Raw data
= = = = =

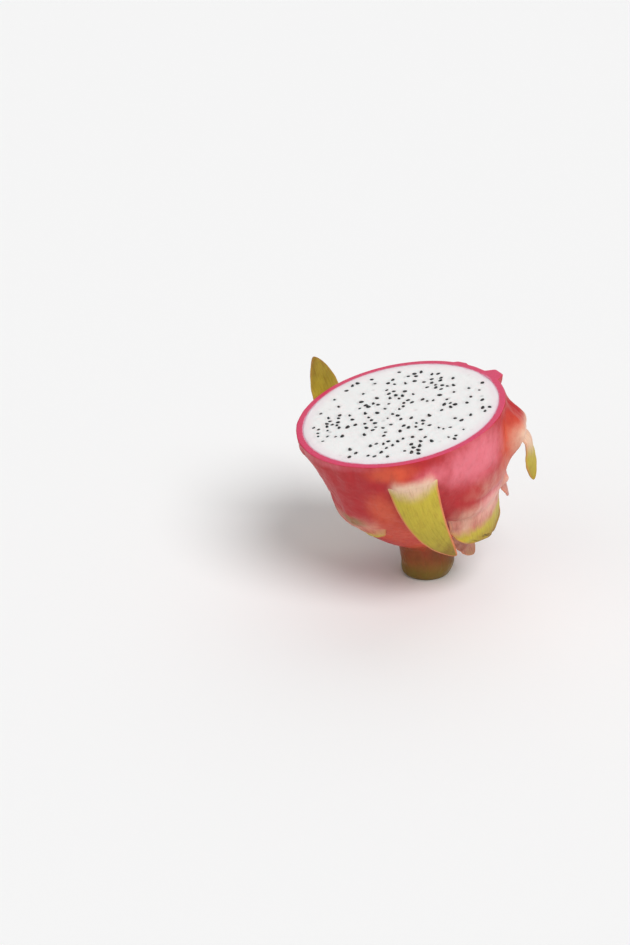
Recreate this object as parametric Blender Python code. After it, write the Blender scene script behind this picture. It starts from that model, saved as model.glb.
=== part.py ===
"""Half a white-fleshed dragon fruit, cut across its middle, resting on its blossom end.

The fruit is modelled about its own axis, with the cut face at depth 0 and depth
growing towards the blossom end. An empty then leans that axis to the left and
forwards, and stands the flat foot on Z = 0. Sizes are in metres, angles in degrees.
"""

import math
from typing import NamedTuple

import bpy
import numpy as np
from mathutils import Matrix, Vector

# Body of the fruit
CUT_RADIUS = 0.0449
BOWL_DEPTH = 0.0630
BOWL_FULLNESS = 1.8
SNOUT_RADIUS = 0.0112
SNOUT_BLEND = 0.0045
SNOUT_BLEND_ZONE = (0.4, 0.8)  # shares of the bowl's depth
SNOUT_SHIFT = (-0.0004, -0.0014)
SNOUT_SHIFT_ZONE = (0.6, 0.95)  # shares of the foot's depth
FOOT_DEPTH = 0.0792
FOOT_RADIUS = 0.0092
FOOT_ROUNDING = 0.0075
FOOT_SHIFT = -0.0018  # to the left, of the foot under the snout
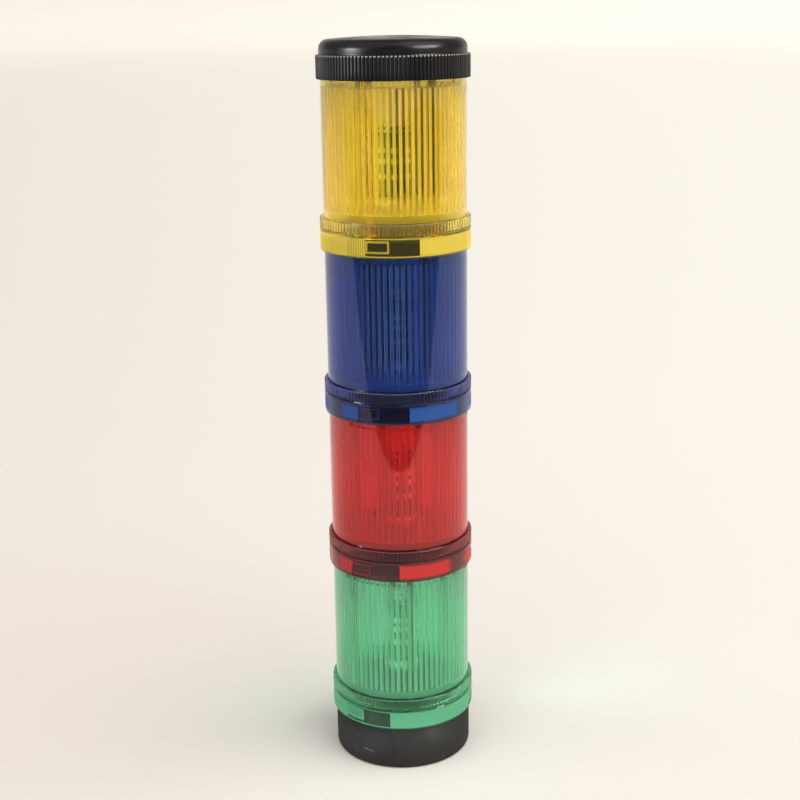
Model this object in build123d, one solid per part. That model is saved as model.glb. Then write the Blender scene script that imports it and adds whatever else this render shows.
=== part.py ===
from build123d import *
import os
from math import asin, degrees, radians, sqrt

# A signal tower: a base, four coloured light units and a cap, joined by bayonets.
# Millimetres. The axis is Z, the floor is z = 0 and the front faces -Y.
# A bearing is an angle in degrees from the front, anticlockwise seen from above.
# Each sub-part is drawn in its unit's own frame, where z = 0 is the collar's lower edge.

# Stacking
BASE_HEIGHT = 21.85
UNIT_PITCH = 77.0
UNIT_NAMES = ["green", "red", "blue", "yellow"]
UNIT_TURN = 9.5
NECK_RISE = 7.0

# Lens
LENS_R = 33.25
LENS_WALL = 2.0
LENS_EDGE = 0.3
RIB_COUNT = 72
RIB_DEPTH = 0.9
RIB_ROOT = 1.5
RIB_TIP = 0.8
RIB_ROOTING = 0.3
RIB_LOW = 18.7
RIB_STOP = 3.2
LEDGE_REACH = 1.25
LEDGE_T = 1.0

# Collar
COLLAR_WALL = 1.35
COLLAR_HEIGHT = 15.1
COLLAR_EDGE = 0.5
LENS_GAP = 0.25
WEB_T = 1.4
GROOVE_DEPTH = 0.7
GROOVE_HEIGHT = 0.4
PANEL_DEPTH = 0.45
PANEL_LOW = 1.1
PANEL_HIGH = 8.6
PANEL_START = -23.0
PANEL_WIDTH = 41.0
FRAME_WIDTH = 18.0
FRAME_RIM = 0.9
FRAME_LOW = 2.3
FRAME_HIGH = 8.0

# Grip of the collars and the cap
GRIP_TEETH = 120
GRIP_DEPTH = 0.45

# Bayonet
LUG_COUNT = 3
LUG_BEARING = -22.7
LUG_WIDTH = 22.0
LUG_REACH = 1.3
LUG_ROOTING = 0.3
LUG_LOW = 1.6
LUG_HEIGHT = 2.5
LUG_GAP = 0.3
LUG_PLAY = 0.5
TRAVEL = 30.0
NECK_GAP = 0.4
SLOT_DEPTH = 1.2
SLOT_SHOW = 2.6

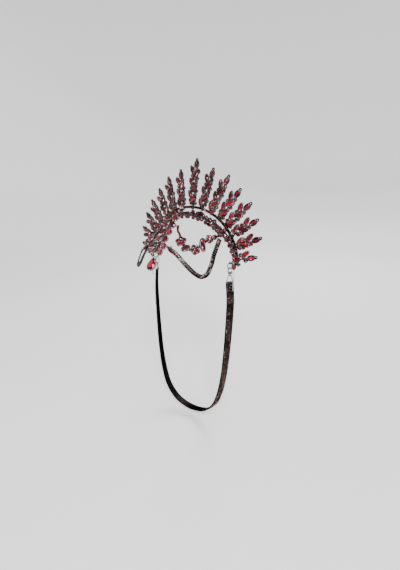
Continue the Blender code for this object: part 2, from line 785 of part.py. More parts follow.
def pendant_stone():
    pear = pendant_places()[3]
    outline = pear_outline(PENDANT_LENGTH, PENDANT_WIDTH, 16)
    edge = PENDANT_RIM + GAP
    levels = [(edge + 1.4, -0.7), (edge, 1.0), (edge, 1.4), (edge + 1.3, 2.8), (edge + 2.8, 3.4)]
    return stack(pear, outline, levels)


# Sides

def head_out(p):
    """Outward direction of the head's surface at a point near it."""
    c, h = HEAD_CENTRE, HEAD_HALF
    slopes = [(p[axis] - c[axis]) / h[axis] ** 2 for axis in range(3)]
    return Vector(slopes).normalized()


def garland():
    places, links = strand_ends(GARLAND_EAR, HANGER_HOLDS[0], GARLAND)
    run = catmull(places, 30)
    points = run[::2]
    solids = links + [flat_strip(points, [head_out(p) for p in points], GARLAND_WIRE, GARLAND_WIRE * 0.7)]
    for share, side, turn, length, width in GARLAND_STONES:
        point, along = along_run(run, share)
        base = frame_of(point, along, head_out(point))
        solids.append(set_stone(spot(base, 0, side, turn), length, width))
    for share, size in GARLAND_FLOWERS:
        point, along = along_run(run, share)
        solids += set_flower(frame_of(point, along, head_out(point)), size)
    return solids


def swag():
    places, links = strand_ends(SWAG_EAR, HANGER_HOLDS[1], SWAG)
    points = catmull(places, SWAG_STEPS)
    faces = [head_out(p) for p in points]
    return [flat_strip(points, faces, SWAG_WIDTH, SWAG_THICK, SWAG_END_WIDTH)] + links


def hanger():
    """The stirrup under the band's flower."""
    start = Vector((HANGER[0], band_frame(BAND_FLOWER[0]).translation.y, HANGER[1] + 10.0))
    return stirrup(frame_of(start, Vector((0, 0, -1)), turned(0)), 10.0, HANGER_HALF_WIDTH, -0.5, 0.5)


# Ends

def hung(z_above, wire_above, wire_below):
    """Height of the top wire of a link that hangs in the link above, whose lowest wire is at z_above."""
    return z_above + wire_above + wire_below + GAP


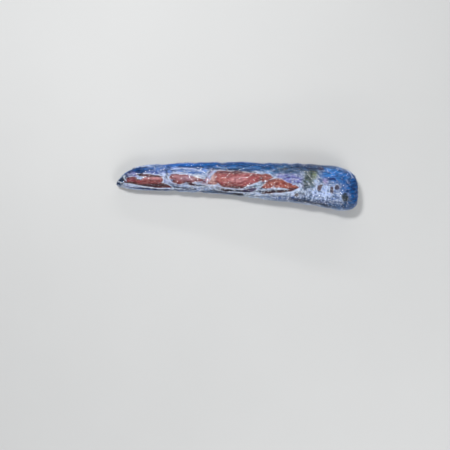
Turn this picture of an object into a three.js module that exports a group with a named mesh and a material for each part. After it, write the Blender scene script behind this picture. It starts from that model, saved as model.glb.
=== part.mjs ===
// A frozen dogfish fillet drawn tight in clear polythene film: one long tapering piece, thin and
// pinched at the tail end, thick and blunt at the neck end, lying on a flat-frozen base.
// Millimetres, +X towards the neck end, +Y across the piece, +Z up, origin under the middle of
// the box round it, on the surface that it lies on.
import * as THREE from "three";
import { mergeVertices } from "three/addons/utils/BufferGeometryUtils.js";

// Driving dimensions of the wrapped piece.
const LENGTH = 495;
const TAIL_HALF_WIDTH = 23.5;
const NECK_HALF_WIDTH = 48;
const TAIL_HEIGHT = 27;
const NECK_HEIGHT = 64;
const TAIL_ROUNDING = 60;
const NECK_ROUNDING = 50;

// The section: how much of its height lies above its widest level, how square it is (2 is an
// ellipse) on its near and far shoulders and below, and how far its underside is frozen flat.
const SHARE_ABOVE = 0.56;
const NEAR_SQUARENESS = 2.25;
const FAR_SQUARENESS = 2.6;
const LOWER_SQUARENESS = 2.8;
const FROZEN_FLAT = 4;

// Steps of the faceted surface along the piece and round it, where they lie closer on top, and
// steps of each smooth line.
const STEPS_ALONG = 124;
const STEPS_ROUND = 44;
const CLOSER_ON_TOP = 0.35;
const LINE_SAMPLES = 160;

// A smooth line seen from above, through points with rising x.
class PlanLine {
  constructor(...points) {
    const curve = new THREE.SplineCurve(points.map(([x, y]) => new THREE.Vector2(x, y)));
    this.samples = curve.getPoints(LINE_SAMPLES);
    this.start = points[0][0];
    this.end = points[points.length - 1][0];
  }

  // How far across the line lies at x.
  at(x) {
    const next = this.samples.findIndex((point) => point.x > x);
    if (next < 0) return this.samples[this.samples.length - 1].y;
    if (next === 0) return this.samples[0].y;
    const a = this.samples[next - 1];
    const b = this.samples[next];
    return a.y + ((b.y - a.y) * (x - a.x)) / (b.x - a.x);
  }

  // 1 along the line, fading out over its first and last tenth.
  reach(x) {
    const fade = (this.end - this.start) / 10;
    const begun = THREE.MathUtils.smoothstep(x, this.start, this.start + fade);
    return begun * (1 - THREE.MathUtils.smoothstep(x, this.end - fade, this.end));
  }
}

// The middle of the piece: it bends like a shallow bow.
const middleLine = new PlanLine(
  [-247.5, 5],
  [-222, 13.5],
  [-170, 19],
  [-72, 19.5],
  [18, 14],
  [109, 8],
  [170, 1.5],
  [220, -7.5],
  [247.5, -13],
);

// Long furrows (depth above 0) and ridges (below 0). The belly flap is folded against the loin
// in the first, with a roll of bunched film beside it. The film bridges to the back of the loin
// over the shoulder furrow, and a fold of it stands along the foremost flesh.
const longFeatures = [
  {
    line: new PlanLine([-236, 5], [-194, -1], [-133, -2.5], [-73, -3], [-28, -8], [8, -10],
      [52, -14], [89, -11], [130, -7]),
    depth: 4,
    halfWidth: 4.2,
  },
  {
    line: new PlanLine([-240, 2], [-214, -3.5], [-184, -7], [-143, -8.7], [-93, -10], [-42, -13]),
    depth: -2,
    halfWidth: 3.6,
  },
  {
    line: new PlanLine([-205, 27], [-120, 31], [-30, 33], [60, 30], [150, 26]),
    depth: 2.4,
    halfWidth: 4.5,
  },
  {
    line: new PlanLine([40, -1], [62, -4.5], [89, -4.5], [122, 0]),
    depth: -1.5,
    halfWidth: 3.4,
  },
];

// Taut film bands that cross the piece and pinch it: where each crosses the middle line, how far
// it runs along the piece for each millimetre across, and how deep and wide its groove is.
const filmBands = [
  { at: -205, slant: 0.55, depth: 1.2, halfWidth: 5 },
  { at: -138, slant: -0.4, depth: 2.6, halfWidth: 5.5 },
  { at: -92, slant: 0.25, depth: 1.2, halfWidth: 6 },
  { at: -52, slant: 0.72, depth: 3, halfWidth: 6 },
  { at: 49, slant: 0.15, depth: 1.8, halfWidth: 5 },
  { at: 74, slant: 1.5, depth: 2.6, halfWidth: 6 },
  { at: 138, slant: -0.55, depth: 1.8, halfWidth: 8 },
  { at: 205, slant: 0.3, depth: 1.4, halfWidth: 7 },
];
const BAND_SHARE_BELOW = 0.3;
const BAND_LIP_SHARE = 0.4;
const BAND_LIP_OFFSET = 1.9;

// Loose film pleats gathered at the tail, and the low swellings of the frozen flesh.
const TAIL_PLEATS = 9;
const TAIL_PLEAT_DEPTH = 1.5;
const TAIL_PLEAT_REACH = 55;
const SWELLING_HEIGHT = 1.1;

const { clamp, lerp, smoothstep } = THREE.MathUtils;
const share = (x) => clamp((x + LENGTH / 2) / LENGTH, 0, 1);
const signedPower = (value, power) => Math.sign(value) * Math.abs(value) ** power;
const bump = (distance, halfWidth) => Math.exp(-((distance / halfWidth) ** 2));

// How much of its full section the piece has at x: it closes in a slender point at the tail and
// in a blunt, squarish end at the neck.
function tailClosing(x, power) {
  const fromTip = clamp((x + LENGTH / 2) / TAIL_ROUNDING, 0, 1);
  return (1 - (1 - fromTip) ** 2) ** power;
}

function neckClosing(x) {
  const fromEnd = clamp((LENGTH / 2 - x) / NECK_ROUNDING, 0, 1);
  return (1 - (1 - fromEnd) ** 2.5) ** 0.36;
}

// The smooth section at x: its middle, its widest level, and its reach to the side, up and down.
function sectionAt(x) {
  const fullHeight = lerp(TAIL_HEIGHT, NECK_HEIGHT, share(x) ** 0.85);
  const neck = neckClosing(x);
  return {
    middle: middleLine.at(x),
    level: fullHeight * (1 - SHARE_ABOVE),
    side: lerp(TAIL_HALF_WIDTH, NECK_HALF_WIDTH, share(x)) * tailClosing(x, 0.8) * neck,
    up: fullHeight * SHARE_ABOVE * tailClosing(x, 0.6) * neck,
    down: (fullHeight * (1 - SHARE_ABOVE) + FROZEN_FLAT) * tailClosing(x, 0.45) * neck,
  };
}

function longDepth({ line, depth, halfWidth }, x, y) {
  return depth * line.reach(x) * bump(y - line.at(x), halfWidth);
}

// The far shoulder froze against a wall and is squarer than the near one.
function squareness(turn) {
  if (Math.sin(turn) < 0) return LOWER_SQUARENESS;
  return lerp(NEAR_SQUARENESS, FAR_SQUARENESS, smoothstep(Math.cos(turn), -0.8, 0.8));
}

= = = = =

Required task
Quote in full each line from the top of the records above through the line with "its blossom end."; stop after that line.

Exercise answer
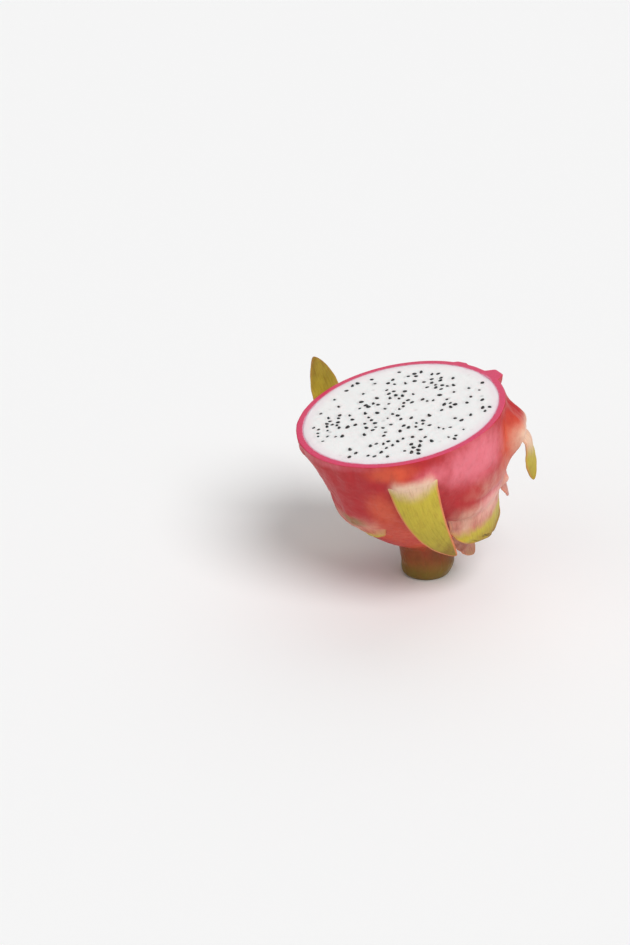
Recreate this object as parametric Blender Python code. After it, write the Blender scene script behind this picture. It starts from that model, saved as model.glb.
=== part.py ===
"""Half a white-fleshed dragon fruit, cut across its middle, resting on its blossom end.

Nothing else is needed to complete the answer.